— START Available data —

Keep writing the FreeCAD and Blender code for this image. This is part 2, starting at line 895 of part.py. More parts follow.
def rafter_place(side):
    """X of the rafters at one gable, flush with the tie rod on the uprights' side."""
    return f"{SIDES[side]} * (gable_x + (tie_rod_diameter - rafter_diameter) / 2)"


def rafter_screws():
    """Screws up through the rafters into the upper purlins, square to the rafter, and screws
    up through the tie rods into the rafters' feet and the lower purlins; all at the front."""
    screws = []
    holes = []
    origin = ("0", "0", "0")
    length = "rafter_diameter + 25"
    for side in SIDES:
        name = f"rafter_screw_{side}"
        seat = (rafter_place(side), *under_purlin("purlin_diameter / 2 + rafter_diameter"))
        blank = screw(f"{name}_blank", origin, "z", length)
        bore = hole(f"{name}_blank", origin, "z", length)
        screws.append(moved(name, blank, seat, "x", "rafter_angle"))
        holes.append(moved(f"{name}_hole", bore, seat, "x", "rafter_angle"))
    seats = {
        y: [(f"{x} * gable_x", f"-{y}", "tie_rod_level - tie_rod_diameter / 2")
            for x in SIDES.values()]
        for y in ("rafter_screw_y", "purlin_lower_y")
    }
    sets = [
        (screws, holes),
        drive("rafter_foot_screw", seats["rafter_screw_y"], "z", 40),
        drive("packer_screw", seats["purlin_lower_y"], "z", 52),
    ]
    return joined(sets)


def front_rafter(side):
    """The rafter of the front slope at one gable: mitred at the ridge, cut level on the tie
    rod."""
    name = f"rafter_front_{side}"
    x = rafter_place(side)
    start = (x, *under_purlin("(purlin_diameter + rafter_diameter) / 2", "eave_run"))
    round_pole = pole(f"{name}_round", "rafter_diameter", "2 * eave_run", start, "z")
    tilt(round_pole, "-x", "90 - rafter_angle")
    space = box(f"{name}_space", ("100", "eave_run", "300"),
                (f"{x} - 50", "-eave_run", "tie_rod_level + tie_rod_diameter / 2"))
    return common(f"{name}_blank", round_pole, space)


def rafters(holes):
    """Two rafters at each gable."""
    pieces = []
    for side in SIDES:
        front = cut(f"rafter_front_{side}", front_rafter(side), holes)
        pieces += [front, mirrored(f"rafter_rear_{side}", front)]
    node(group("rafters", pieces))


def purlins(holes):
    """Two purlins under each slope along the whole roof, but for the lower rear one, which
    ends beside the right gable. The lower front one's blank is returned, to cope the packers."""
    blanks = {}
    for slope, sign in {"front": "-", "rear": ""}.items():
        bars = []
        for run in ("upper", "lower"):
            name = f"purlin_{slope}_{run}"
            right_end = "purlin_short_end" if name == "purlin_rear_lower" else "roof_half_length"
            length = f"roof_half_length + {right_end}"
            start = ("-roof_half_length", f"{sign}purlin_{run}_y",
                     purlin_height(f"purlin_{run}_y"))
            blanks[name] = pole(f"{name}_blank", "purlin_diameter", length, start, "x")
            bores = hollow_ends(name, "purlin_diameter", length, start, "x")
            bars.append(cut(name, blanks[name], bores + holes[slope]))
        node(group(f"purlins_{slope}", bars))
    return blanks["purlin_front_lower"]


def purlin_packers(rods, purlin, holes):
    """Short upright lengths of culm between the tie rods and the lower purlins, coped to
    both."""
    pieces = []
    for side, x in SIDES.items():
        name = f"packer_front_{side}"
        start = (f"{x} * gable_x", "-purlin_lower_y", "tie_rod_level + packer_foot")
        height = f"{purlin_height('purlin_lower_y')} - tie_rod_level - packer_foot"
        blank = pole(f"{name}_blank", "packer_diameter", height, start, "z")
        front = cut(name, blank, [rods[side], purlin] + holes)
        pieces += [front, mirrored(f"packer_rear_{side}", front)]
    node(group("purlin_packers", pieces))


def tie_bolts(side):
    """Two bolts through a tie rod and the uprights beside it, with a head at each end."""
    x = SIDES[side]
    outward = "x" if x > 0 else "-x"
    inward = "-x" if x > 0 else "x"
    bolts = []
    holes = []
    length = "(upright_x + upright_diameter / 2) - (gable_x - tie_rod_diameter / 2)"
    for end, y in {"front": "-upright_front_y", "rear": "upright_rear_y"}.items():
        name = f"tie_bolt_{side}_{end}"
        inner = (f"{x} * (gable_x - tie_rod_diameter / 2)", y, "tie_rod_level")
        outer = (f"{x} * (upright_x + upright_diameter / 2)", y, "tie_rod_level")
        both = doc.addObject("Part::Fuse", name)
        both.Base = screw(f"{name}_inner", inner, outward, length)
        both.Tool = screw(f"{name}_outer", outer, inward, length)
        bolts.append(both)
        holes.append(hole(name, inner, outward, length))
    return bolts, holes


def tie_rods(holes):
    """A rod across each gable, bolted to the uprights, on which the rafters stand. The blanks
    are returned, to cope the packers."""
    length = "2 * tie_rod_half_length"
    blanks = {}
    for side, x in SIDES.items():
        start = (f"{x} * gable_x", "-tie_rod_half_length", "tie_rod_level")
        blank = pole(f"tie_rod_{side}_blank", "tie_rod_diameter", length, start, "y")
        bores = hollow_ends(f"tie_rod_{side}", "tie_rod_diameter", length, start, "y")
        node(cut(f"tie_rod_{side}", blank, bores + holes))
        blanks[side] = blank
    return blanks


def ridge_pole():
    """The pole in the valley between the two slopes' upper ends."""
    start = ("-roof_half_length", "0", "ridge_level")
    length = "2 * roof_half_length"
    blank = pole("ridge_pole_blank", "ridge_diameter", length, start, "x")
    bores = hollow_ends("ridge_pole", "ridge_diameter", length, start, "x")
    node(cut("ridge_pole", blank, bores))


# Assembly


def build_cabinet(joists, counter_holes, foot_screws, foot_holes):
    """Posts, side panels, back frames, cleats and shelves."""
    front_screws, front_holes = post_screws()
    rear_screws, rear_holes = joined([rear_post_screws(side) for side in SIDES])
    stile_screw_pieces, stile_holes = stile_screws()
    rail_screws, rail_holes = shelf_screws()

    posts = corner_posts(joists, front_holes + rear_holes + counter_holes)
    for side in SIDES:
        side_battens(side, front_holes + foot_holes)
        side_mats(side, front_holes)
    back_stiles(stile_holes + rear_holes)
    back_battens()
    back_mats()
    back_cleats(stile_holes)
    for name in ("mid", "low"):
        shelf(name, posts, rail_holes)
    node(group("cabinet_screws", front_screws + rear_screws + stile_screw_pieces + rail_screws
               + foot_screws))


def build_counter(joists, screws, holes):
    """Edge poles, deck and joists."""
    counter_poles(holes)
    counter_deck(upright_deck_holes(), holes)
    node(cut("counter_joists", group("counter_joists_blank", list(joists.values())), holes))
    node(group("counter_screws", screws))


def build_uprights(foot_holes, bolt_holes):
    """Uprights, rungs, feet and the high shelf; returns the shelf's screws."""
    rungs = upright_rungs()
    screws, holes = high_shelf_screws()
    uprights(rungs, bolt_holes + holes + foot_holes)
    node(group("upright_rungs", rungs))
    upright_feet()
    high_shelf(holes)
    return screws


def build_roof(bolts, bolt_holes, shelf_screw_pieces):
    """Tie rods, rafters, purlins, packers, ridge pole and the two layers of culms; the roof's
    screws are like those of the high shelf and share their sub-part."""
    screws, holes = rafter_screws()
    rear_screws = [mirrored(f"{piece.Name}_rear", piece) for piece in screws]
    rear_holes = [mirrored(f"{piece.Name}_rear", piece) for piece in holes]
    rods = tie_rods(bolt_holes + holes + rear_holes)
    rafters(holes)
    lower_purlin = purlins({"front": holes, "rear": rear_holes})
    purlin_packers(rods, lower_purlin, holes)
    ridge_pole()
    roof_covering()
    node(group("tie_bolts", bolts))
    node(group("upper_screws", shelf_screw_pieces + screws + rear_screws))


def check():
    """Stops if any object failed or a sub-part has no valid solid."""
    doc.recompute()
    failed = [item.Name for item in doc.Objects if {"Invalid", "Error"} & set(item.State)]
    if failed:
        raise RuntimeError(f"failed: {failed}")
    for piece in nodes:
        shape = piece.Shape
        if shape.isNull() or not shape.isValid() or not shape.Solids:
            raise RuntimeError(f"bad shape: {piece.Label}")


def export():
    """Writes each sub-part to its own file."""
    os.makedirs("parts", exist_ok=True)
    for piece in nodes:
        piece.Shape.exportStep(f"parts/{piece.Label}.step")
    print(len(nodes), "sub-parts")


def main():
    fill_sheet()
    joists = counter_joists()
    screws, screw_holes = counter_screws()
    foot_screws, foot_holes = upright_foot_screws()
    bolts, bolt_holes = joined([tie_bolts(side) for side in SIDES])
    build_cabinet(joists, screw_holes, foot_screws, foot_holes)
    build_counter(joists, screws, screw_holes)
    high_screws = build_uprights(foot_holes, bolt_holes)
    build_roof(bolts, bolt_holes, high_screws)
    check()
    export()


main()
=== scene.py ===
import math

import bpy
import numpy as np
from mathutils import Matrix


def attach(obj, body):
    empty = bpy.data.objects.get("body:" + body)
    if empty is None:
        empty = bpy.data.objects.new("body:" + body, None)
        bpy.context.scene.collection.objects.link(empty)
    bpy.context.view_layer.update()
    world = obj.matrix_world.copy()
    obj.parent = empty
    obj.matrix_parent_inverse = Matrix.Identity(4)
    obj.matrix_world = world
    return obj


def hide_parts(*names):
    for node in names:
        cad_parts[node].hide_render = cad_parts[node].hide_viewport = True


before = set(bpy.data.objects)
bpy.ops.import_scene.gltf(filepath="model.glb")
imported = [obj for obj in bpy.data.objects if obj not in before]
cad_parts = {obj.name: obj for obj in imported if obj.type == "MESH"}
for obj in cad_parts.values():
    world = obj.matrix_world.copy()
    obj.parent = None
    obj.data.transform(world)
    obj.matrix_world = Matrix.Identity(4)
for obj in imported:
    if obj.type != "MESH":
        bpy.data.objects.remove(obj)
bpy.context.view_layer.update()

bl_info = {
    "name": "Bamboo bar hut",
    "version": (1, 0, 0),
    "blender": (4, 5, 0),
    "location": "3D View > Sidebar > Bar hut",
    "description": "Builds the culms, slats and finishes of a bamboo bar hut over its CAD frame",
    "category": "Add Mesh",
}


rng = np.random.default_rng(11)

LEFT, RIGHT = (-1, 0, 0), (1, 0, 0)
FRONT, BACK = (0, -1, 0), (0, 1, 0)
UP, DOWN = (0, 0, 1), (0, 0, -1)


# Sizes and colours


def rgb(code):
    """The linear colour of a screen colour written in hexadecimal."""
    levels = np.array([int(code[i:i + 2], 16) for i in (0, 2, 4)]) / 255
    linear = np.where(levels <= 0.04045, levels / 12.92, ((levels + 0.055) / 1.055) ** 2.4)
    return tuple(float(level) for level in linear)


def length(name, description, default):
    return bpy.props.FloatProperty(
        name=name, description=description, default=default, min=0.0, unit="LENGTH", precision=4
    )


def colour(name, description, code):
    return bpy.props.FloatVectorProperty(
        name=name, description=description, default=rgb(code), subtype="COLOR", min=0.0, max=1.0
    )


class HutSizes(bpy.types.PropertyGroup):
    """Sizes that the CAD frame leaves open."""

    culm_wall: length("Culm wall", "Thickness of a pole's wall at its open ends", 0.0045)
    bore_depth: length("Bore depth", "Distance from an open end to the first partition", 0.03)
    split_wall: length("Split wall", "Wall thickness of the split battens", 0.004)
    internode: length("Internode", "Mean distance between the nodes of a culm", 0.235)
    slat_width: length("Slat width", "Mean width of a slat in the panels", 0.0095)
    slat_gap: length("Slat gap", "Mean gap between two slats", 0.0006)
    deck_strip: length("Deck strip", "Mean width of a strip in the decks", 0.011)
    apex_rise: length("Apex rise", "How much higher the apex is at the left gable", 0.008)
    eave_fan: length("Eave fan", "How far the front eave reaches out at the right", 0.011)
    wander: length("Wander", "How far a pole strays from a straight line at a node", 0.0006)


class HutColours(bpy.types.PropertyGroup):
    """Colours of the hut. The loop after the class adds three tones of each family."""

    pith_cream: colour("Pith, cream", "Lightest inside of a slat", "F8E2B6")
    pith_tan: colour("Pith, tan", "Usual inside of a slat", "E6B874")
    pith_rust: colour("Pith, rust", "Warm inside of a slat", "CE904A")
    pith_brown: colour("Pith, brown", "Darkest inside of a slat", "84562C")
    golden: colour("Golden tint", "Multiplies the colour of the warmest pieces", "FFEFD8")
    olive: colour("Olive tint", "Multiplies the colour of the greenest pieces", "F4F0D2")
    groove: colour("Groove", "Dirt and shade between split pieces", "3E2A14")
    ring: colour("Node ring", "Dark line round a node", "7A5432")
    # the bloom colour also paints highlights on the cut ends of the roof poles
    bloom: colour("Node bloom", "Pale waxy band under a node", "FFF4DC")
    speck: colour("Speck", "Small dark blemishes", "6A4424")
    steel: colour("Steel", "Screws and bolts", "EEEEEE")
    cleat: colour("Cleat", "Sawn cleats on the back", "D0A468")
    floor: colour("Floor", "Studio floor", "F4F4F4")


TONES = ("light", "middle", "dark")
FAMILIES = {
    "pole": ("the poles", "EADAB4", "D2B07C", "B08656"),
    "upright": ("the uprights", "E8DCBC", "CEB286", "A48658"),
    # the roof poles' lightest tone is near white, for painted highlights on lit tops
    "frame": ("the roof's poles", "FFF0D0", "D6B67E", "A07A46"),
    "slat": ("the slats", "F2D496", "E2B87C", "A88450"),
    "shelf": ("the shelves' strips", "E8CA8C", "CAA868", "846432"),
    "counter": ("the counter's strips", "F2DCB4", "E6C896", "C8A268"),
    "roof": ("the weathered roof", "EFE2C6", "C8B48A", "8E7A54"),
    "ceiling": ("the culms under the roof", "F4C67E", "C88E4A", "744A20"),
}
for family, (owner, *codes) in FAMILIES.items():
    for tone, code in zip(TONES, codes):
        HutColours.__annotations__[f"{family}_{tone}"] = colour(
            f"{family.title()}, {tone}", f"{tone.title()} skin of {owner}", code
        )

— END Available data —
— START Available data —

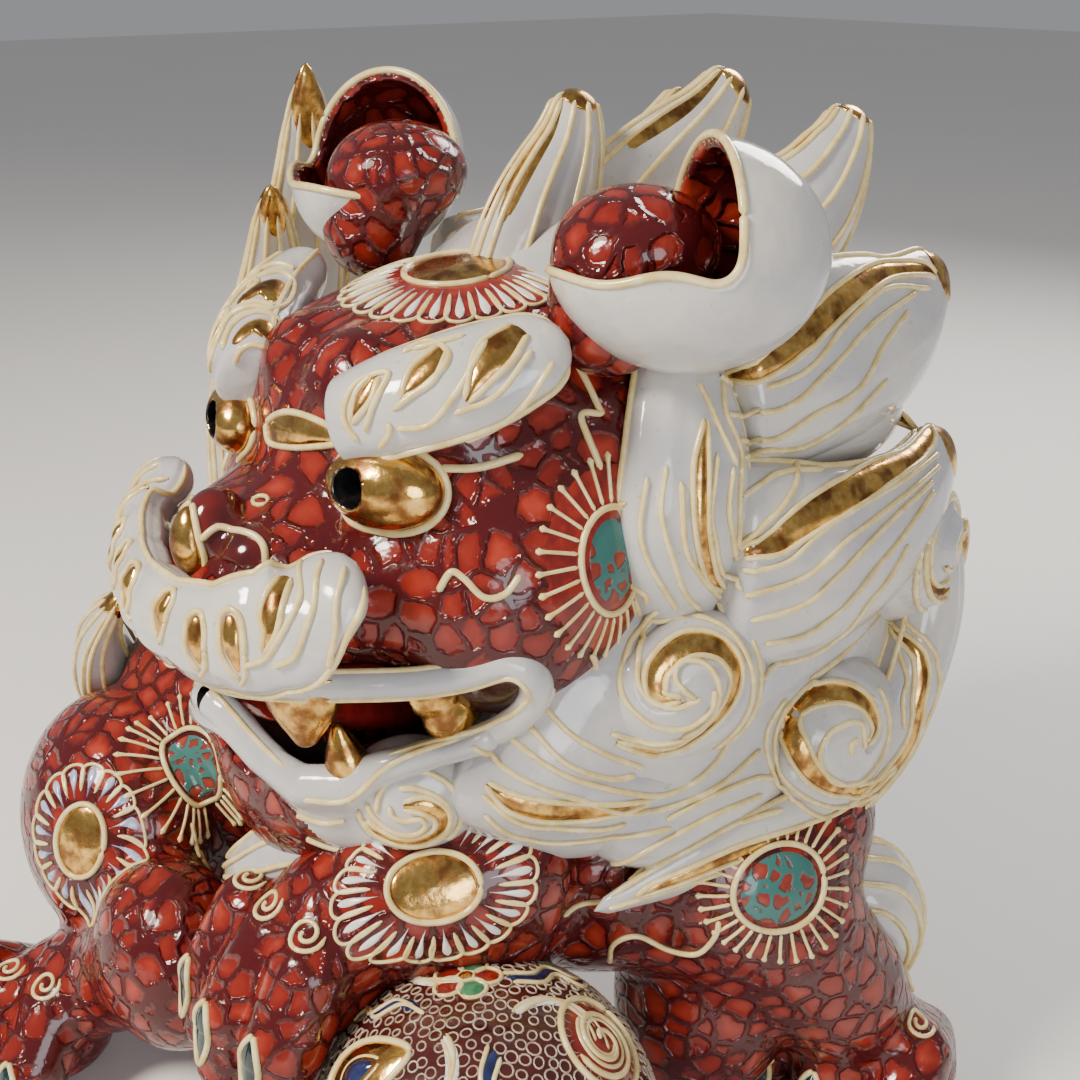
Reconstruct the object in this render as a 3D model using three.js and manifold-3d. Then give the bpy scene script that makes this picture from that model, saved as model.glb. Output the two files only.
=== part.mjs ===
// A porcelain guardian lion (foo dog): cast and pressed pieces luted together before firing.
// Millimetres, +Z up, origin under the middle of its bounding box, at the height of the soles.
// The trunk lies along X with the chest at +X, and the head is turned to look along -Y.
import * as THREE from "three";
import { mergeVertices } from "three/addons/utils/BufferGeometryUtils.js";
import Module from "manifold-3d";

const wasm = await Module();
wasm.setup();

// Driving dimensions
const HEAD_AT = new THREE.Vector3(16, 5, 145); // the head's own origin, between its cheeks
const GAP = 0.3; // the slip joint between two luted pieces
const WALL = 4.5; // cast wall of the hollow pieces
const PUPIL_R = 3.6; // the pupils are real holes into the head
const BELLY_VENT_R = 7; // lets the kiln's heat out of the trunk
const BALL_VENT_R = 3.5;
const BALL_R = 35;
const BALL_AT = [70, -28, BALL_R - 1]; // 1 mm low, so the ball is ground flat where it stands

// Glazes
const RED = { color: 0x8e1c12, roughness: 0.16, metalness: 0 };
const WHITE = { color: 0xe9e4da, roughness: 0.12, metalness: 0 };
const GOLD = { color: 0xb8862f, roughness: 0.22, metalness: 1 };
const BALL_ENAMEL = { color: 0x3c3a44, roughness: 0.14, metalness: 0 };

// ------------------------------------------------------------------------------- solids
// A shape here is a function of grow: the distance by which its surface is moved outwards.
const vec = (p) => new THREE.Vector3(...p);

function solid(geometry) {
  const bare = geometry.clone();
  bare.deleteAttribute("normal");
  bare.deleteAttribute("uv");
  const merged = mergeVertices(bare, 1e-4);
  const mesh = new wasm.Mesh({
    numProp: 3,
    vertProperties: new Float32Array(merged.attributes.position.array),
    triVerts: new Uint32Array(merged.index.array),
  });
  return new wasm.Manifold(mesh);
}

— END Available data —
— START Available data —

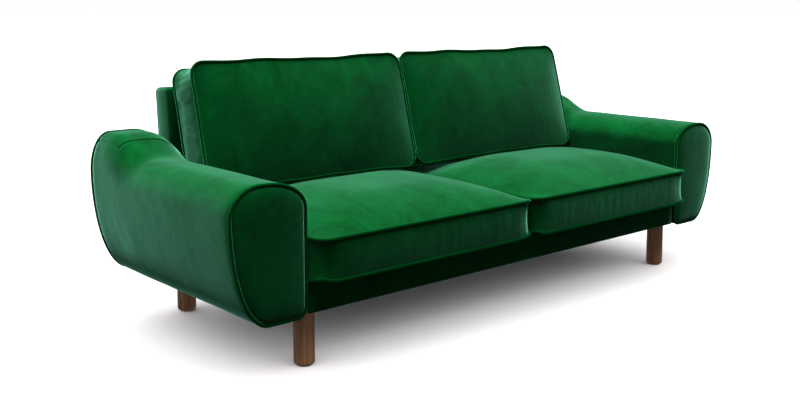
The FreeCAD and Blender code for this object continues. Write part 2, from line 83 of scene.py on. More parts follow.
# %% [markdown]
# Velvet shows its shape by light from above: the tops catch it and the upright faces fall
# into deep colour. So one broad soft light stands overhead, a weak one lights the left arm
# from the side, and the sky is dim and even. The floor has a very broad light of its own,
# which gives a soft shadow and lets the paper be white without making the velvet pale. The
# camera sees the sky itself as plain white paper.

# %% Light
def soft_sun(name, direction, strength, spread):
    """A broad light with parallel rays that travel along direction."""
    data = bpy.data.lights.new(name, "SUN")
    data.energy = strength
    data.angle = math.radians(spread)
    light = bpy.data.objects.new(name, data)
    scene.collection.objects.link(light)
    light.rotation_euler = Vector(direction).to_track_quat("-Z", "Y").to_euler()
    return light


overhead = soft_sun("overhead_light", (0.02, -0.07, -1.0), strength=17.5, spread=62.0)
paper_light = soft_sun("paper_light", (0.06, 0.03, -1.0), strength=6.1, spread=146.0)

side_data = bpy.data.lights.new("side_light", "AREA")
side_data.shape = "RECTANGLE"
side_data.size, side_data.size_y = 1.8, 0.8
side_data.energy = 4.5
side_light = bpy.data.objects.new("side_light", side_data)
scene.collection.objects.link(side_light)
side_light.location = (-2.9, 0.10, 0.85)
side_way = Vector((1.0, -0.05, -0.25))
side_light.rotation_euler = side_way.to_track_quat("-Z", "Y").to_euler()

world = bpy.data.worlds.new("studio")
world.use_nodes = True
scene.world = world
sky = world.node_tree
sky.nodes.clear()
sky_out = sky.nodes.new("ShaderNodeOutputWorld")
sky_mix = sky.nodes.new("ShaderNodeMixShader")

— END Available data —

### Aim of the exercise
Within the material above, extract exactly the lines that start at the line containing "failed = [item.Name" and stop after the line containing "obj.data.transform(world)", and only those.

### Output for this task
    failed = [item.Name for item in doc.Objects if {"Invalid", "Error"} & set(item.State)]
    if failed:
        raise RuntimeError(f"failed: {failed}")
    for piece in nodes:
        shape = piece.Shape
        if shape.isNull() or not shape.isValid() or not shape.Solids:
            raise RuntimeError(f"bad shape: {piece.Label}")


def export():
    """Writes each sub-part to its own file."""
    os.makedirs("parts", exist_ok=True)
    for piece in nodes:
        piece.Shape.exportStep(f"parts/{piece.Label}.step")
    print(len(nodes), "sub-parts")


def main():
    fill_sheet()
    joists = counter_joists()
    screws, screw_holes = counter_screws()
    foot_screws, foot_holes = upright_foot_screws()
    bolts, bolt_holes = joined([tie_bolts(side) for side in SIDES])
    build_cabinet(joists, screw_holes, foot_screws, foot_holes)
    build_counter(joists, screws, screw_holes)
    high_screws = build_uprights(foot_holes, bolt_holes)
    build_roof(bolts, bolt_holes, high_screws)
    check()
    export()


main()
=== scene.py ===
import math

import bpy
import numpy as np
from mathutils import Matrix


def attach(obj, body):
    empty = bpy.data.objects.get("body:" + body)
    if empty is None:
        empty = bpy.data.objects.new("body:" + body, None)
        bpy.context.scene.collection.objects.link(empty)
    bpy.context.view_layer.update()
    world = obj.matrix_world.copy()
    obj.parent = empty
    obj.matrix_parent_inverse = Matrix.Identity(4)
    obj.matrix_world = world
    return obj


def hide_parts(*names):
    for node in names:
        cad_parts[node].hide_render = cad_parts[node].hide_viewport = True


before = set(bpy.data.objects)
bpy.ops.import_scene.gltf(filepath="model.glb")
imported = [obj for obj in bpy.data.objects if obj not in before]
cad_parts = {obj.name: obj for obj in imported if obj.type == "MESH"}
for obj in cad_parts.values():
    world = obj.matrix_world.copy()
    obj.parent = None
    obj.data.transform(world)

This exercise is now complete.